Let yourself feel selfish. As parents, we do so much of the holiday shuffle for our kids so that they have magical moments and memories. But can we just admit that some of it is for ourselves too? I know that my son will have a wonderful Christmas with his dad, stepmom and sister, and I’m happy and grateful for that. And it’s also okay for me to secretly and selfishly wish he was with me because this is my Christmas too, even if I would never tell him that. It’s more than okay to want a joyful holiday for yourself. Don’t feel bad about feeling sad!
You’re not alone. Not everyone is out there Norman Rockwell-ing it up. Some people – lots of people – are sad on holidays. You’ll be okay, I promise.
Tomorrow isn’t a holiday. Tomorrow will be a new day, a normal day, and tomorrow always comes.

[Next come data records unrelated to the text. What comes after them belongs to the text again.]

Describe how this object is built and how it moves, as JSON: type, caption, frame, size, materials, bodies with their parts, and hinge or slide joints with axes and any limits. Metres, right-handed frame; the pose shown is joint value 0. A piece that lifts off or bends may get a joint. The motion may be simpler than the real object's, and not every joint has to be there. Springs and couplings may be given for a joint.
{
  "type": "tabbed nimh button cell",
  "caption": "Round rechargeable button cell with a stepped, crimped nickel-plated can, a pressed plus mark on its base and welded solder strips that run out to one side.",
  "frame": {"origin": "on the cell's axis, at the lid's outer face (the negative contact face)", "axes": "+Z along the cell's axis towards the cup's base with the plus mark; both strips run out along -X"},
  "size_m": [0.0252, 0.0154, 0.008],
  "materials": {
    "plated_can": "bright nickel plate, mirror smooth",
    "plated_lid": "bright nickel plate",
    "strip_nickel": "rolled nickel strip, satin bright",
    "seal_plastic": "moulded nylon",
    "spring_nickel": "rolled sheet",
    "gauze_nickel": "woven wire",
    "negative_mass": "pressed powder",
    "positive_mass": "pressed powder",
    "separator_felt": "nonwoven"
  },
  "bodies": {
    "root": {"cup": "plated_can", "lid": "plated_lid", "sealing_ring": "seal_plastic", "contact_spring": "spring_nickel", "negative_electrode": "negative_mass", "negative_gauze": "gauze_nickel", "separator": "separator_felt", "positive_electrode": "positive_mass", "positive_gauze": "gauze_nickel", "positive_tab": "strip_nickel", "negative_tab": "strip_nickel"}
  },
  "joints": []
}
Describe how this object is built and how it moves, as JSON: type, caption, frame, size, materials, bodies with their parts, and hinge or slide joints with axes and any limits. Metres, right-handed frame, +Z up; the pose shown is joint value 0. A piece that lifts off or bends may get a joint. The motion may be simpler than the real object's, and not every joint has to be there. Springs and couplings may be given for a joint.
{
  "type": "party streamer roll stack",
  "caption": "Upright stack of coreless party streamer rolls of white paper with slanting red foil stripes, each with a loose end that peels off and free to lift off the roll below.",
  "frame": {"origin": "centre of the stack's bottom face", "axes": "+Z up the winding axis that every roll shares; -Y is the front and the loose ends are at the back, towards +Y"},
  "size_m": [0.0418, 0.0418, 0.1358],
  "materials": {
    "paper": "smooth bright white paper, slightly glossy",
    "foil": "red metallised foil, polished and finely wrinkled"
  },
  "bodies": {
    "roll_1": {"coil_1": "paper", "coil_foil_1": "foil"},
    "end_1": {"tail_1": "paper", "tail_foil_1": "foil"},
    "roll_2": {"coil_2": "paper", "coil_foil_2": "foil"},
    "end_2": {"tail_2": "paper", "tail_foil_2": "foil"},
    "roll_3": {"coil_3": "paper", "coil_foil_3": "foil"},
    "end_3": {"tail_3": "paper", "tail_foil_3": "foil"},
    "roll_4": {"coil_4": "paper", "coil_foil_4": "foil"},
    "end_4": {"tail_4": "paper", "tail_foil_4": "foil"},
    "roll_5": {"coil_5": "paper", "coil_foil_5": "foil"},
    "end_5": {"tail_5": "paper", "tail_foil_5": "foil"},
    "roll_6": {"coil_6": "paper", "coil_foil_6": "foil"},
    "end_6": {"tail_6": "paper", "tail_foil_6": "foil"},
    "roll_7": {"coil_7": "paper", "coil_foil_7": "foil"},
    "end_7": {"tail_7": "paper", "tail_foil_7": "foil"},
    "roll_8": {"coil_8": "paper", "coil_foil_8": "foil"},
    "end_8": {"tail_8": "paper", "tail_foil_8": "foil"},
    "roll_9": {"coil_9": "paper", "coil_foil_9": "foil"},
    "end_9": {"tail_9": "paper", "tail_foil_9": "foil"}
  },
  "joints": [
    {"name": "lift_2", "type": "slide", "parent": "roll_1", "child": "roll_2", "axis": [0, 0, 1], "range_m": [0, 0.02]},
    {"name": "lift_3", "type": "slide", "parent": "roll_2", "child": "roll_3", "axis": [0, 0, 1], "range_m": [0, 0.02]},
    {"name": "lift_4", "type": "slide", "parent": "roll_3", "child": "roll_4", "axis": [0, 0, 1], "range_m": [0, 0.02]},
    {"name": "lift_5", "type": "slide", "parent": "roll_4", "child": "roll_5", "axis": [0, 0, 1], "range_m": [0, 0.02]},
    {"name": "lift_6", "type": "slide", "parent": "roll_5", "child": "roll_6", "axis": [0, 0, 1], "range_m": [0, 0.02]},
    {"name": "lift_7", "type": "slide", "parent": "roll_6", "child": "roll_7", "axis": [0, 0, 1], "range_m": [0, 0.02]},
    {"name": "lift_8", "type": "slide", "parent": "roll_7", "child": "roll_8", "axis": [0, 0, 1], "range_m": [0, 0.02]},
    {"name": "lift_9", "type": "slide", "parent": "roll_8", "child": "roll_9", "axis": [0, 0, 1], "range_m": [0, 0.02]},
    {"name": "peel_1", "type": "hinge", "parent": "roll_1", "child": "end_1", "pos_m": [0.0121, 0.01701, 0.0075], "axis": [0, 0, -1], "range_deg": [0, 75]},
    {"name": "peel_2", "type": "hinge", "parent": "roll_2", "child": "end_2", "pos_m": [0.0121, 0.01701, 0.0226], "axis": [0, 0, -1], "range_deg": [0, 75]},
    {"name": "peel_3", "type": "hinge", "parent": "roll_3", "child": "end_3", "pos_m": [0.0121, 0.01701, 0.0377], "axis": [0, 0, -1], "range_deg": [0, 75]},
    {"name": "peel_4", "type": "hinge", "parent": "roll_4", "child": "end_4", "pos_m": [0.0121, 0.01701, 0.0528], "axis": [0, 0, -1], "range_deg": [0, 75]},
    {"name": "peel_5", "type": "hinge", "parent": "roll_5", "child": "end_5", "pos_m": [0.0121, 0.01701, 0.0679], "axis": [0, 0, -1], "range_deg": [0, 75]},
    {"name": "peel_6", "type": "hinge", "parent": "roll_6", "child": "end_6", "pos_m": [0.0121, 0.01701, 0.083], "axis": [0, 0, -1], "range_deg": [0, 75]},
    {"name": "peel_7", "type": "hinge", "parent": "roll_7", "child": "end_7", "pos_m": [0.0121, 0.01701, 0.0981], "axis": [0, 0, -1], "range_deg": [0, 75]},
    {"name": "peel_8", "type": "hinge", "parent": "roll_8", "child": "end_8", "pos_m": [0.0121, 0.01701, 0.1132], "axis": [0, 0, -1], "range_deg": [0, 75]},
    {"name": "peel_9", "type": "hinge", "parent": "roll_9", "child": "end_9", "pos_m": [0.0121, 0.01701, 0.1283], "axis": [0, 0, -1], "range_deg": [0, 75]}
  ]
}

That’s it. My very original life lessons, straight from me to you. If you are lucky enough that the holidays are a time of happy family togetherness and unblemished joy, enjoy it with every last ounce of your being and take nothing, not one single thing, for granted. But if you are sad for the holidays, for whatever reason, know that I see you.

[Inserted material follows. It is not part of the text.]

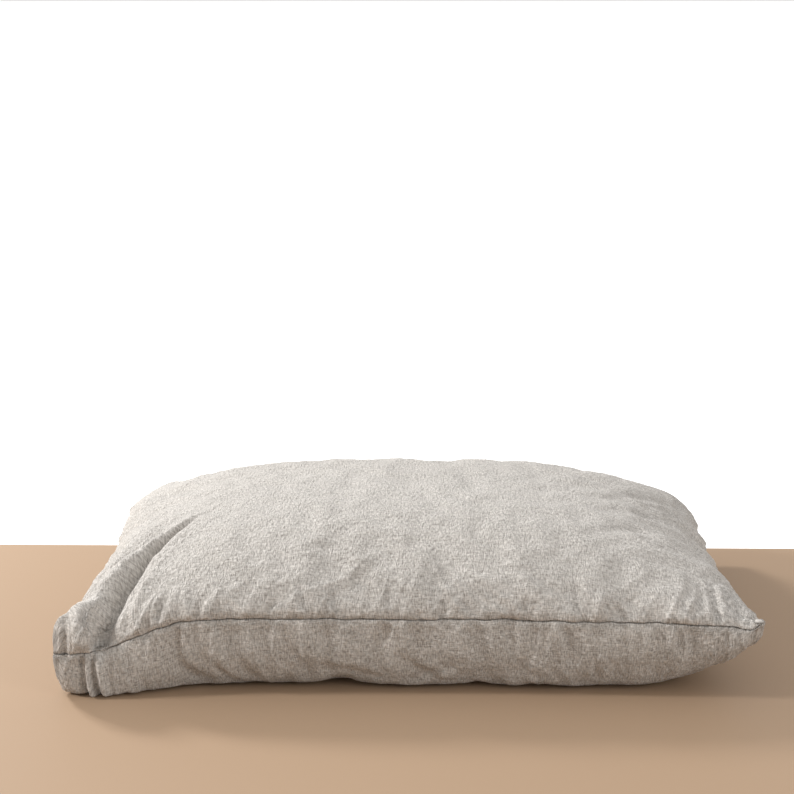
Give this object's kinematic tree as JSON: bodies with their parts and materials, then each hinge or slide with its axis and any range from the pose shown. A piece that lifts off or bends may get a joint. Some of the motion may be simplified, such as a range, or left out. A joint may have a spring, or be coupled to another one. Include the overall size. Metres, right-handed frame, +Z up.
{
  "type": "floor cushion",
  "caption": "Rectangular knife-edge floor cushion: a washed-linen cover with an envelope mouth at one end, over a plain sewn insert stuffed with loose fibre.",
  "frame": {"origin": "on the floor, under the middle of the cushion", "axes": "+X along the cushion away from its envelope mouth, +Y from the front long side to the back one, +Z up"},
  "size_m": [0.69, 0.5, 0.1581],
  "materials": {
    "washed_linen": "matte",
    "linen_thread": "matte",
    "label_tape": "satin",
    "cotton_casing": "matte",
    "casing_thread": "matte",
    "loose_fibre": "matte"
  },
  "bodies": {
    "root": {"cover_top_panel": "washed_linen", "cover_bottom_panel": "washed_linen", "envelope_flap": "washed_linen", "cover_needle_thread": "linen_thread", "cover_bobbin_thread": "linen_thread", "cover_overlock_thread": "linen_thread", "flap_seam_thread": "linen_thread", "mouth_hem_thread": "linen_thread", "flap_hem_thread": "linen_thread", "care_label": "label_tape", "insert_top_panel": "cotton_casing", "insert_bottom_panel": "cotton_casing", "insert_seam_thread": "casing_thread", "insert_closing_thread": "casing_thread", "insert_filling": "loose_fibre"}
  },
  "joints": []
}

And seriously, avoid social media.
Merry Christmas and Happy Holidays, everyone! And a special holiday thank-you for reading this newsletter that I somehow managed to launch this year, for better or worse.
What’s got my attention this week
Scientists figured out what causes severe morning sickness. Imagine what else we could discover if we took women’s pain seriously.
After a tip from a friend, I dug into Happy Valley the last few weeks and have thoroughly enjoyed it. What’s not to like about a British crime show with a tough lady cop?
This article on NYC matchbooks reminded me of my grandparents’ extensive matchbook collection. Maybe it’s time to start my own in 2024.
WAL woman of the week
A woman out there in the world, being A Lot
Kate Cox. Brittany Watts. Untold numbers of other women. Elections have consequences for real people’s everyday lives. Something to keep in mind as we head into 2024.
Out of the mouths of babes
From Jodie Foster in Interview magazine: “A sense of humor is my touchstone, and I have a very dumb sense of humor.”
Also something to keep in mind for 2024.